Thoughts from the Yellow Meeple:- Res Arcana

Game: Res Arcana

Publisher: Sandcastle Games

Designer:  Tom Lehmann

Year: 2019

Tom Lehmann is probably most well known as the designer of Race for the Galaxy, which is definitely one of the classic engine building games in our hobby. We are among many fans of the game, in spite of the standard complaint about overwhelming symbology.

Res Arcana is also an engine building game, but this time with a fantasy setting. It's also coming from Sandcastle Games who are a first time publisher. Each player plays as a different mage, using  Life, Death, Elan, Calm, and Gold to fuel the art of magic. The game is a race to gain points by conquering places of power and summoning dragons and mystical creatures.

In Res Arcana, each player will play with one Mage and a deck of eight Artifact cards. Starting with a hand of 3 cards, you will aim to buy the cards in your hand in order to build an efficient engine that allows you to be the first to achieve ten points. At the start of your turn, you will collect the Essences (wooden tokens) indicated by your Mage, played Arifact cards, and the Magic Item you've selected for the round.

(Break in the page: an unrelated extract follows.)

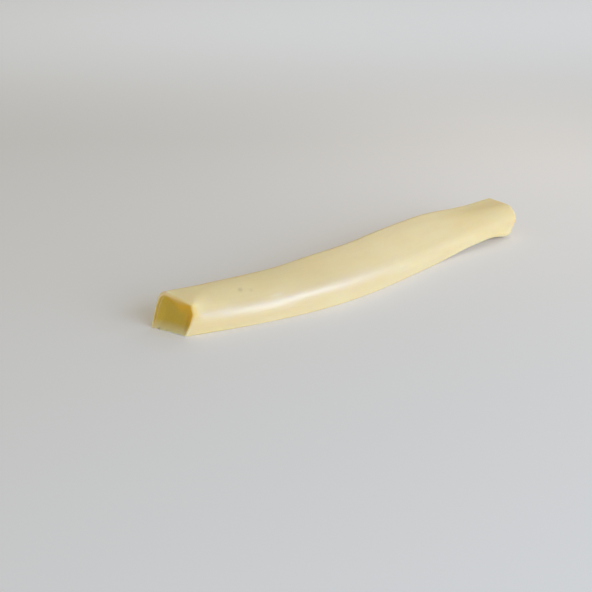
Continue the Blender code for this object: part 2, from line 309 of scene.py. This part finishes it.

You can then spend these essences to play more cards, buy 'Places of Power' or if you have gold you can purchase Monuments. Most Artifacts have abilities that convert or store Essences, whilst others are worth points or can attack and opponent. All Monuments are worth points, but most also have a power. The Places of Power typically have the potential for the most points, but they cost a lot of Essence and you'll need to meet other objectives to start earning lots of points.

Like most engine builders, Res Arcana is all about combos and combos are just inherently fun. I've really enjoyed that the game isn't just about your combos, but it's also about focusing on a strategy and there are plenty to explore in Res Arcana. Every game with two-players has ended with a really tight score and I've used a Monument focused strategy, a Gold-focused Places of Power strategy and a Creature and Dragon Strategy. All of those decisions have been driven by the variable setup with lots of Artifact cards, double sided Places of Power and a large deck of Monuments.

As you might expect, the game takes a while to get going because you are building up your engine. The essences are very tight in the early game and your choices are pretty critical on whether to spend all of your resources on playing Artifacts or to save and convert them into other things. Once you have a number of cards in your tableau, you really start to get your engine working, which can happen at different points for different players. I've found that it can be a little demoralising if your engine is the last to kick in, but somehow, by the end of the game, it's always felt like a very close game.

In our first three games of Res Arcana, we slowly increased the complexity. Starting with the suggested starting mages and cards, then moving on to randomly dealt cards with a choice of mages and finally, drafting the cards. Personally I was happiest at stage two of this process. Whilst I'm sure that the drafting variant is designed with experienced gamers in mind, it was too high pressure for me and felt like a Magic the Gathering style deck-building which I never enjoy. I'm not a fan of having to identify all of my combos upfront, I'd rather play tactically with the cards I was given, even if perhaps that's not so fair and results in an engine that is less impressive. Nevertheless, it's nice to see all of the options in the rules.

I'm not sure that Res Arcana does anything revolutionary, but it's exactly the kind of clean engine builder that I enjoy. The barrier to entry is much lower than in Race for the Galaxy. The symbology is super clear and there is a player aid should you need it, but we didn't find it necessary after 2 or 3 games. The two-player game only lasts 20-30 minutes, which does give you enough time to build and execute a really lean engine, unlike other engine builders that might last longer and still feeling like you never used the engine you created. 

I've explored three different strategies already in the game and I'm not sure there is a whole lot more to explore, but I'm honestly not too worried. For me, such a great 30 minute game doesn't need a ton of variety to keep me coming back. Games will play out differently simply due to card draw. The double sided Places of Power have many similarities, but give be 10 potential routes to explore. I love the game and I'd be more than happy to see more content to fill out the box, but I don't think I'm as in need for the additional content as a few other reviewers I've heard from. For an engine building fan, I have Res Arcana at the short end of the spectrum and Terraforming Mars at the long end, and I don't really need a lot more. We've got Underwater Cities and Wingspan still to play, but the bar is very, very high. For the Yellow Meeple, Res Arcana is an 8/10.

Res Arcana was a preview copy provided by Asmodee UK.